People end up wanting to fight both when people who are formally equal aren't getting equal shares -- citizens of the polis aren't getting equal benefits from the state, say --  but also when people are getting equal shares even though they don't believe themselves to be equals. 

To take an example from our recent discussion about 'rules,' here's a short video on the Pirate's Code such as it really tended to be.


The rules were harsh, but so were all rules for sailors in the 16-18th centuries; these were fair by comparison. Unlike in the British Navy, where officers came from a class born to it, leaders were elected; and a captain might only get two shares, having been elected to the position by his comrades. Other officers might get a share and a half or less; every man got one share. 

Contrast with the way we pay people, in which CEOs make over 200 times what an average worker makes at major corporations (up from only 20 times as much some decades ago). The pirate's code had some advantages in terms of achieving equality both compared to the British aristocratic system and our own capitalist system. 

However, both of these alternatives justified the unequal outcomes in terms of other kinds of merit. The aristocrats could point to a legacy of history and blood sacrificed on the battlefield for king and country, which earned their family a place near the top through demonstrated loyalty; the CEO points to increases in stock prices and shareholder wealth, which he or she claims a greater share in producing than the average worker. So too in Aristotle's time:

Further, this is plain from the fact that awards should be 'according to merit'; for all men agree that what is just in distribution must be according to merit in some sense, though they do not all specify the same sort of merit, but democrats identify it with the status of freeman, supporters of oligarchy with wealth (or with noble birth), and supporters of aristocracy with excellence.

The pirates didn't even care if you were born a freeman; they brought slaves aboard as equals too on numerous occasions. It's a similar thing, though: you were a member of their floating polity, much like Xenophon's marching polity from when we read the Anabasis together. 

An aside from the Politics, by the way, that is relevant: Aristotle points out that different systems of government have to tackle this problem differently. He recommends that democracies strictly forbid redistribution of wealth, as the people will vote themselves the rich's wealth and thus provoke the rich to hire mercenaries and revolt; but that oligarchies depend on redistribution of wealth for their stability, because the poor only put up with the lack of power because their practical needs are provided for by the state. 
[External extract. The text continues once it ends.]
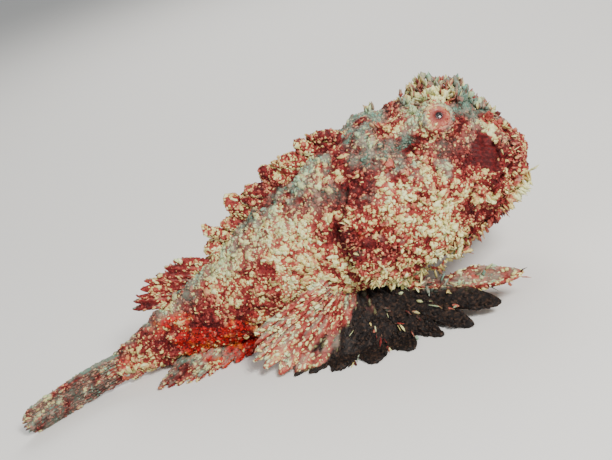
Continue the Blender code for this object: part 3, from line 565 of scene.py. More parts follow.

This, though, is the eternal conflict: and even the pirates admitted of a small scale of inequality for captains and other officers. Aristotle has a sketch of a solution to the problem of equality.

The just, then, is a species of the proportionate (proportion being not a property only of the kind of number which consists of abstract units, but of number in general). For proportion is equality of ratios, and involves four terms at least...

Before we get into a very technical discussion of what he means by that, note that 'equality' has now become 'proportionate' according to an 'equality of ratios.' 

This is how we still solve problems. Contra Aristotle, no one really believes in equality, but it is true that nearly 'all men' think they do. When the gay marriage movement adopted the bumper sticker slogan "=", they won the rhetorical battle because there wasn't an argument against that blunt instrument that could be had without a whole lot of discussion; all they needed was a single character. It was tremendously persuasive. People love to talk about equality, and to demand it. Yet when it comes down to hashing out the terms, everyone is really looking for proportionate fairness, not for strictly equal outcomes. Even the Communists had objectively better treatment for the inner party, always everywhere.

Now, some math!

...(that discrete proportion involves four terms is plain, but so does continuous proportion, for it uses one term as two and mentions it twice; e.g. 'as the line A is to the line B, so is the line B to the line C'; the line B, then, has been mentioned twice, so that if the line B be assumed twice, the proportional terms will be four); and the just, too, involves at least four terms, and the ratio between one pair is the same as that between the other pair; for there is a similar distinction between the persons and between the things. As the term A, then, is to B, so will C be to D, and therefore, alternando, as A is to C, B will be to D. Therefore also the whole is in the same ratio to the whole; and this coupling the distribution effects, and, if the terms are so combined, effects justly. The conjunction, then, of the term A with C and of B with D is what is just in distribution, and this species of the just is intermediate, and the unjust is what violates the proportion; for the proportional is intermediate, and the just is proportional. (Mathematicians call this kind of proportion geometrical; for it is in geometrical proportion that it follows that the whole is to the whole as either part is to the corresponding part.) This proportion is not continuous; for we cannot get a single term standing for a person and a thing.

However we are dividing whatever we are dividing -- wealth, land, rubies, honors -- we're going to need four terms even if there are actually only three things. The Greeks didn't have our syntax, and as we have discussed before they therefore depended on ratios (the link is to a very similar problem of political distribution in Plato's Laws). Our mathematical syntax is more capable; we could simply say A>B>C, thus establishing a sort-of ratio with only three terms and one operator. What Aristotle has in mind is more like A:B::B:C, which we could give more precisely if we know what the ratio is exactly (instead of describing it, as I just did, as an analogy). 

To give this for the example of a pirate crew, the crewmember (A) gets a share; the quartermaster (B) gets 1.5 shares; and the captain (C) gets 2. A is to B as 2/3; B is to C as 3/4. That allows you to express the relationship between A and C as 1/2, because the 3s drop out and then you simplify. 

This, then, is what the just is-the proportional; the unjust is what violates the proportion. Hence one term becomes too great, the other too small, as indeed happens in practice; for the man who acts unjustly has too much, and the man who is unjustly treated too little, of what is good. In the case of evil the reverse is true; for the lesser evil is reckoned a good in comparison with the greater evil, since the lesser evil is rather to be chosen than the greater, and what is worthy of choice is good, and what is worthier of choice a greater good.

Thus 'equality' really just means 'getting the relative proportions correct.' This has held for every political system from Ancient Greece to today because it is what people really want, even though they often say they want to be equals. Sometimes they do, relatively.